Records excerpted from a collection
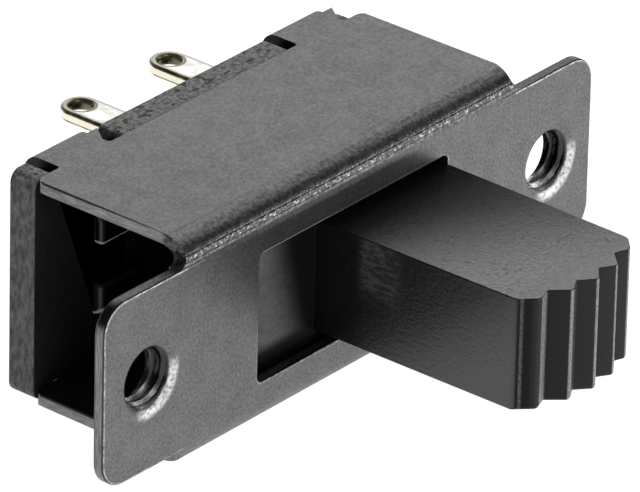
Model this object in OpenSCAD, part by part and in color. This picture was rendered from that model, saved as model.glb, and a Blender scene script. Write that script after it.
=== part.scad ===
// Panel-mounting slide switch: a folded steel frame, a crimped terminal board, solder lugs,
// and a moulded slider with a ribbed knob that carries two sprung contact bridges.
// X runs along the switch, Y backwards from the panel, Z up.
// The origin lies midway between the mounting holes, on the frame's front face.

/* [Frame] */
// Thickness of the frame's sheet
sheet_t = 0.6; // [0.5:0.05:0.8]
// Length from ear tip to ear tip
frame_l = 34.1; // [33.6:0.1:36]
// Height of an ear
ear_h = 9.1; // [8.4:0.1:9.8]
// Radius of an ear's outer corners
ear_corner_r = 1.4; // [0.6:0.1:2]
// Radius of the inner corner between an ear's edge and the fold
ear_fillet_r = 0.65; // [0.3:0.05:0.8]
// Length of the channel
channel_l = 22.7; // [22:0.1:23]
// Height of the channel over its two walls
channel_h = 11.3; // [11:0.1:12.4]
// Depth from the front face to the walls' rear edge
channel_d = 9.05; // [8.8:0.05:10.5]
// Outer radius of the folds between the plate and the walls
fold_r = 1.43; // [1.2:0.01:1.5]
// Radius of the walls' rear corners
wall_corner_r = 0.5; // [0.2:0.05:0.8]

/* [Mounting holes] */
// Distance between the mounting holes
hole_pitch = 28; // [27.6:0.1:28.6]
// Radius of the tapped bore before threading
tap_r = 1.25; // [1.1:0.01:1.4]
// Radius of the drawn entry, turning in from the front face to the bore
entry_round = 0.69; // [0.5:0.01:0.75]
// Wall of the drawn collar behind the ear
collar_wall = 0.45; // [0.3:0.05:0.6]
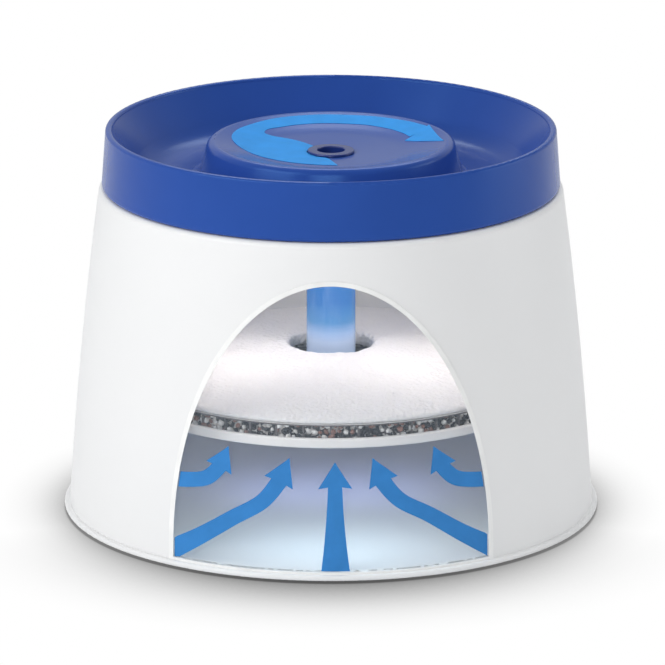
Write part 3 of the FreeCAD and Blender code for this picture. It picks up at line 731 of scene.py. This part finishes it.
def floor_material():
    """The camera sees plain white with a soft shadow, wider in front. Other rays see matt white."""
    material = bpy.data.materials.new("floor_white")
    material.use_nodes = True
    nodes, links = material.node_tree.nodes, material.node_tree.links
    nodes.clear()
    side = floor_shadow(nodes, links, SIDE_REACH, SIDE_SHADOW)
    front = floor_shadow(nodes, links, FRONT_REACH, FRONT_SHADOW)
    place = nodes.new("ShaderNodeTexCoord")
    around = nodes.new("ShaderNodeVectorMath")
    around.operation = "NORMALIZE"
    split = nodes.new("ShaderNodeSeparateXYZ")
    facing = nodes.new("ShaderNodeMapRange")
    facing.inputs["From Min"].default_value = FRONT_STARTS
    facing.inputs["From Max"].default_value = FRONT_FULL
    links.new(place.outputs["Object"], around.inputs[0])
    links.new(around.outputs[0], split.inputs[0])
    links.new(split.outputs["Y"], facing.inputs["Value"])
    blend = nodes.new("ShaderNodeMix")
    blend.data_type = "RGBA"
    links.new(facing.outputs["Result"], blend.inputs[MIX_FACTOR])
    links.new(side, blend.inputs[MIX_FIRST])
    links.new(front, blend.inputs[MIX_SECOND])
    seen = nodes.new("ShaderNodeEmission")
    matt = nodes.new("ShaderNodeBsdfDiffuse")
    matt.inputs["Color"].default_value = (0.86, 0.86, 0.86, 1.0)
    rays = nodes.new("ShaderNodeLightPath")
    mix = nodes.new("ShaderNodeMixShader")
    out = nodes.new("ShaderNodeOutputMaterial")
    links.new(blend.outputs[MIX_RESULT], seen.inputs["Color"])
    links.new(rays.outputs["Is Camera Ray"], mix.inputs[0])
    links.new(matt.outputs[0], mix.inputs[1])
    links.new(seen.outputs[0], mix.inputs[2])
    links.new(mix.outputs[0], out.inputs["Surface"])
    return material


def stage():
    bm = bmesh.new()
    bmesh.ops.create_grid(bm, x_segments=2, y_segments=2, size=FLOOR_HALF)
    from_bmesh("floor", bm, floor_material())


def world():
    """Soft white all round, dimmer from the camera's side."""
    sky = bpy.data.worlds.new("studio")
    bpy.context.scene.world = sky
    sky.use_nodes = True
    nodes, links = sky.node_tree.nodes, sky.node_tree.links
    nodes.clear()
    out = nodes.new("ShaderNodeOutputWorld")
    seen = nodes.new("ShaderNodeBackground")
    seen.inputs["Color"].default_value = (1.0, 1.0, 1.0, 1.0)
    light = nodes.new("ShaderNodeBackground")
    place = nodes.new("ShaderNodeTexCoord")
    split = nodes.new("ShaderNodeSeparateXYZ")
    ramp = nodes.new("ShaderNodeValToRGB")
    depth = nodes.new("ShaderNodeMapRange")
    depth.inputs["From Min"].default_value = -1.0
    depth.inputs["From Max"].default_value = 1.0
    links.new(place.outputs["Generated"], split.inputs[0])
    links.new(split.outputs["Y"], depth.inputs["Value"])
    links.new(depth.outputs["Result"], ramp.inputs["Fac"])
    near, far = ramp.color_ramp.elements
    near.position, near.color = 0.10, (0.30, 0.31, 0.32, 1.0)
    far.position, far.color = 0.55, (0.60, 0.61, 0.62, 1.0)
    links.new(ramp.outputs["Color"], light.inputs["Color"])
    rays = nodes.new("ShaderNodeLightPath")
    mix = nodes.new("ShaderNodeMixShader")
    links.new(rays.outputs["Is Camera Ray"], mix.inputs[0])
    links.new(light.outputs[0], mix.inputs[1])
    links.new(seen.outputs[0], mix.inputs[2])
    links.new(mix.outputs[0], out.inputs[0])


def area(name, place, aim, size, watts, color=(1, 1, 1)):
    """A soft lamp that the camera doesn't see."""
    lamp = bpy.data.lights.new(name, "AREA")
    lamp.shape = "RECTANGLE"
    lamp.size, lamp.size_y = size
    lamp.energy = watts
    lamp.color = color
    obj = bpy.data.objects.new(name, lamp)
    bpy.context.scene.collection.objects.link(obj)
    obj.location = place
    obj.rotation_euler = (Vector(aim) - Vector(place)).to_track_quat("-Z", "Y").to_euler()
    obj.visible_camera = False


def lamps():
    """Four soft lamps round the object, and small ones inside, where the pane lets in too little light."""
    area("key", (-1.15, -0.85, 0.90), (0, 0, 0.08), (1.1, 0.9), 12)
    area("front", (-0.1, -1.7, 0.75), (0, 0, 0.07), (0.8, 0.5), 6.5)
    area("right", (1.55, 0.10, 0.45), (0, 0, 0.09), (0.9, 0.9), 4.2)
    area("above", (0.1, 0.85, 1.15), (0, 0, 0.17), (1.0, 0.5), 5)
    for side in (-1, 1):
        area("inside_filter", (side * 0.050, -0.042, 0.137), (side * 0.034, 0.006, 0.070), (0.05, 0.02),
             0.052, (1.0, 0.93, 0.87))
    area("inside_floor", (0, -0.094, 0.051), (0, -0.060, 0.0), (0.07, 0.008), 0.026, (0.62, 0.85, 1.0))
    area("inside_back", (0, 0.010, 0.033), (0, 0.018, 0.0), (0.09, 0.05), 0.013, (0.42, 0.50, 1.0))


def camera():
    data = bpy.data.cameras.new("photo")
    data.sensor_width = SENSOR
    data.lens = FOCAL_PIXELS / PHOTO_PIXELS * SENSOR
    data.shift_x = SHIFT_PIXELS / PHOTO_PIXELS
    data.clip_end = 50
    obj = bpy.data.objects.new("photo", data)
    bpy.context.scene.collection.objects.link(obj)
    back = Vector((0, -math.cos(CAMERA_ELEVATION), math.sin(CAMERA_ELEVATION)))
    obj.location = CAMERA_AIM + back * CAMERA_DISTANCE
    obj.rotation_euler = (CAMERA_AIM - obj.location).to_track_quat("-Z", "Y").to_euler()
    bpy.context.scene.camera = obj


stage()
world()
camera()
lamps()
bpy.context.scene.view_settings.view_transform = "Standard"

§ EXERCISE INSTRUCTIONS:
Copy out each line exactly as written.

§ THE OUTPUT:
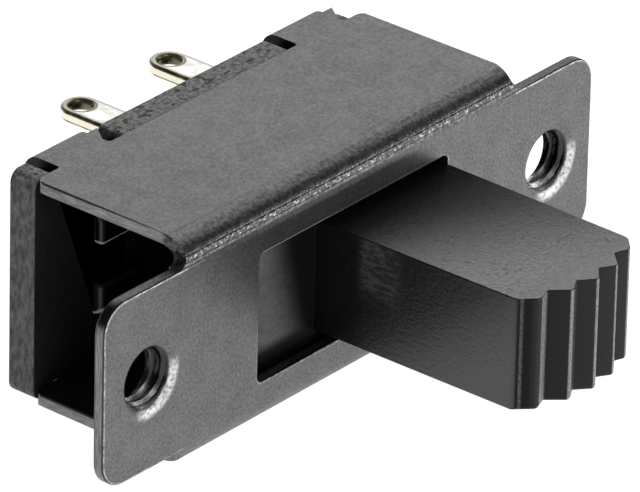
Model this object in OpenSCAD, part by part and in color. This picture was rendered from that model, saved as model.glb, and a Blender scene script. Write that script after it.
=== part.scad ===
// Panel-mounting slide switch: a folded steel frame, a crimped terminal board, solder lugs,
// and a moulded slider with a ribbed knob that carries two sprung contact bridges.
// X runs along the switch, Y backwards from the panel, Z up.
// The origin lies midway between the mounting holes, on the frame's front face.

/* [Frame] */
// Thickness of the frame's sheet
sheet_t = 0.6; // [0.5:0.05:0.8]
// Length from ear tip to ear tip
frame_l = 34.1; // [33.6:0.1:36]
// Height of an ear
ear_h = 9.1; // [8.4:0.1:9.8]
// Radius of an ear's outer corners
ear_corner_r = 1.4; // [0.6:0.1:2]
// Radius of the inner corner between an ear's edge and the fold
ear_fillet_r = 0.65; // [0.3:0.05:0.8]
// Length of the channel
channel_l = 22.7; // [22:0.1:23]
// Height of the channel over its two walls
channel_h = 11.3; // [11:0.1:12.4]
// Depth from the front face to the walls' rear edge
channel_d = 9.05; // [8.8:0.05:10.5]
// Outer radius of the folds between the plate and the walls
fold_r = 1.43; // [1.2:0.01:1.5]
// Radius of the walls' rear corners
wall_corner_r = 0.5; // [0.2:0.05:0.8]

/* [Mounting holes] */
// Distance between the mounting holes
hole_pitch = 28; // [27.6:0.1:28.6]
// Radius of the tapped bore before threading
tap_r = 1.25; // [1.1:0.01:1.4]
// Radius of the drawn entry, turning in from the front face to the bore
entry_round = 0.69; // [0.5:0.01:0.75]
// Wall of the drawn collar behind the ear
collar_wall = 0.45; // [0.3:0.05:0.6]
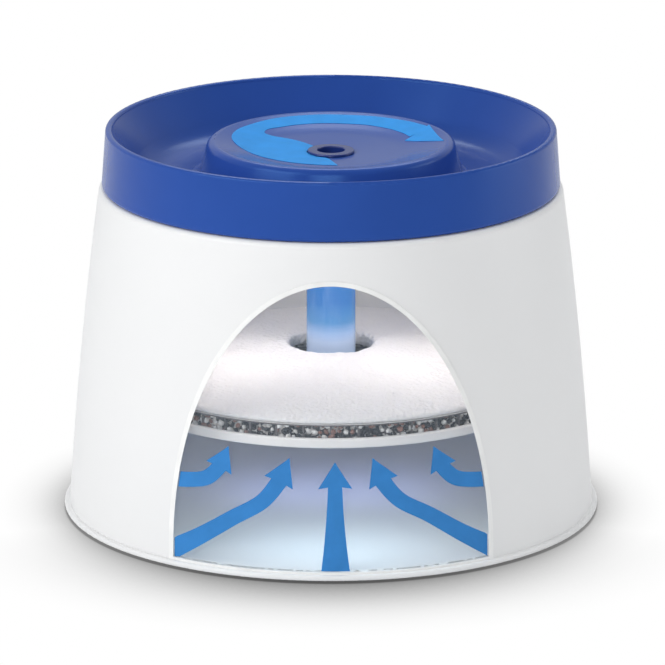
Write part 3 of the FreeCAD and Blender code for this picture. It picks up at line 731 of scene.py. This part finishes it.
def floor_material():
    """The camera sees plain white with a soft shadow, wider in front. Other rays see matt white."""
    material = bpy.data.materials.new("floor_white")
    material.use_nodes = True
    nodes, links = material.node_tree.nodes, material.node_tree.links
    nodes.clear()
    side = floor_shadow(nodes, links, SIDE_REACH, SIDE_SHADOW)
    front = floor_shadow(nodes, links, FRONT_REACH, FRONT_SHADOW)
    place = nodes.new("ShaderNodeTexCoord")
    around = nodes.new("ShaderNodeVectorMath")
    around.operation = "NORMALIZE"
    split = nodes.new("ShaderNodeSeparateXYZ")
    facing = nodes.new("ShaderNodeMapRange")
    facing.inputs["From Min"].default_value = FRONT_STARTS
    facing.inputs["From Max"].default_value = FRONT_FULL
    links.new(place.outputs["Object"], around.inputs[0])
    links.new(around.outputs[0], split.inputs[0])
    links.new(split.outputs["Y"], facing.inputs["Value"])
    blend = nodes.new("ShaderNodeMix")
    blend.data_type = "RGBA"
    links.new(facing.outputs["Result"], blend.inputs[MIX_FACTOR])
    links.new(side, blend.inputs[MIX_FIRST])
    links.new(front, blend.inputs[MIX_SECOND])
    seen = nodes.new("ShaderNodeEmission")
    matt = nodes.new("ShaderNodeBsdfDiffuse")
    matt.inputs["Color"].default_value = (0.86, 0.86, 0.86, 1.0)
    rays = nodes.new("ShaderNodeLightPath")
    mix = nodes.new("ShaderNodeMixShader")
    out = nodes.new("ShaderNodeOutputMaterial")
    links.new(blend.outputs[MIX_RESULT], seen.inputs["Color"])
    links.new(rays.outputs["Is Camera Ray"], mix.inputs[0])
    links.new(matt.outputs[0], mix.inputs[1])
    links.new(seen.outputs[0], mix.inputs[2])
    links.new(mix.outputs[0], out.inputs["Surface"])
    return material


def stage():
    bm = bmesh.new()
    bmesh.ops.create_grid(bm, x_segments=2, y_segments=2, size=FLOOR_HALF)
    from_bmesh("floor", bm, floor_material())


def world():
    """Soft white all round, dimmer from the camera's side."""
    sky = bpy.data.worlds.new("studio")
    bpy.context.scene.world = sky
    sky.use_nodes = True
    nodes, links = sky.node_tree.nodes, sky.node_tree.links
    nodes.clear()
    out = nodes.new("ShaderNodeOutputWorld")
    seen = nodes.new("ShaderNodeBackground")
    seen.inputs["Color"].default_value = (1.0, 1.0, 1.0, 1.0)
    light = nodes.new("ShaderNodeBackground")
    place = nodes.new("ShaderNodeTexCoord")
    split = nodes.new("ShaderNodeSeparateXYZ")
    ramp = nodes.new("ShaderNodeValToRGB")
    depth = nodes.new("ShaderNodeMapRange")
    depth.inputs["From Min"].default_value = -1.0
    depth.inputs["From Max"].default_value = 1.0
    links.new(place.outputs["Generated"], split.inputs[0])
    links.new(split.outputs["Y"], depth.inputs["Value"])
    links.new(depth.outputs["Result"], ramp.inputs["Fac"])
    near, far = ramp.color_ramp.elements
    near.position, near.color = 0.10, (0.30, 0.31, 0.32, 1.0)
    far.position, far.color = 0.55, (0.60, 0.61, 0.62, 1.0)
    links.new(ramp.outputs["Color"], light.inputs["Color"])
    rays = nodes.new("ShaderNodeLightPath")
    mix = nodes.new("ShaderNodeMixShader")
    links.new(rays.outputs["Is Camera Ray"], mix.inputs[0])
    links.new(light.outputs[0], mix.inputs[1])
    links.new(seen.outputs[0], mix.inputs[2])
    links.new(mix.outputs[0], out.inputs[0])


def area(name, place, aim, size, watts, color=(1, 1, 1)):
    """A soft lamp that the camera doesn't see."""
    lamp = bpy.data.lights.new(name, "AREA")
    lamp.shape = "RECTANGLE"
    lamp.size, lamp.size_y = size
    lamp.energy = watts
    lamp.color = color
    obj = bpy.data.objects.new(name, lamp)
    bpy.context.scene.collection.objects.link(obj)
    obj.location = place
    obj.rotation_euler = (Vector(aim) - Vector(place)).to_track_quat("-Z", "Y").to_euler()
    obj.visible_camera = False


def lamps():
    """Four soft lamps round the object, and small ones inside, where the pane lets in too little light."""
    area("key", (-1.15, -0.85, 0.90), (0, 0, 0.08), (1.1, 0.9), 12)
    area("front", (-0.1, -1.7, 0.75), (0, 0, 0.07), (0.8, 0.5), 6.5)
    area("right", (1.55, 0.10, 0.45), (0, 0, 0.09), (0.9, 0.9), 4.2)
    area("above", (0.1, 0.85, 1.15), (0, 0, 0.17), (1.0, 0.5), 5)
    for side in (-1, 1):
        area("inside_filter", (side * 0.050, -0.042, 0.137), (side * 0.034, 0.006, 0.070), (0.05, 0.02),
             0.052, (1.0, 0.93, 0.87))
    area("inside_floor", (0, -0.094, 0.051), (0, -0.060, 0.0), (0.07, 0.008), 0.026, (0.62, 0.85, 1.0))
    area("inside_back", (0, 0.010, 0.033), (0, 0.018, 0.0), (0.09, 0.05), 0.013, (0.42, 0.50, 1.0))


def camera():
    data = bpy.data.cameras.new("photo")
    data.sensor_width = SENSOR
    data.lens = FOCAL_PIXELS / PHOTO_PIXELS * SENSOR
    data.shift_x = SHIFT_PIXELS / PHOTO_PIXELS
    data.clip_end = 50
    obj = bpy.data.objects.new("photo", data)
    bpy.context.scene.collection.objects.link(obj)
    back = Vector((0, -math.cos(CAMERA_ELEVATION), math.sin(CAMERA_ELEVATION)))
    obj.location = CAMERA_AIM + back * CAMERA_DISTANCE
    obj.rotation_euler = (CAMERA_AIM - obj.location).to_track_quat("-Z", "Y").to_euler()
    bpy.context.scene.camera = obj


stage()
world()
camera()
lamps()
bpy.context.scene.view_settings.view_transform = "Standard"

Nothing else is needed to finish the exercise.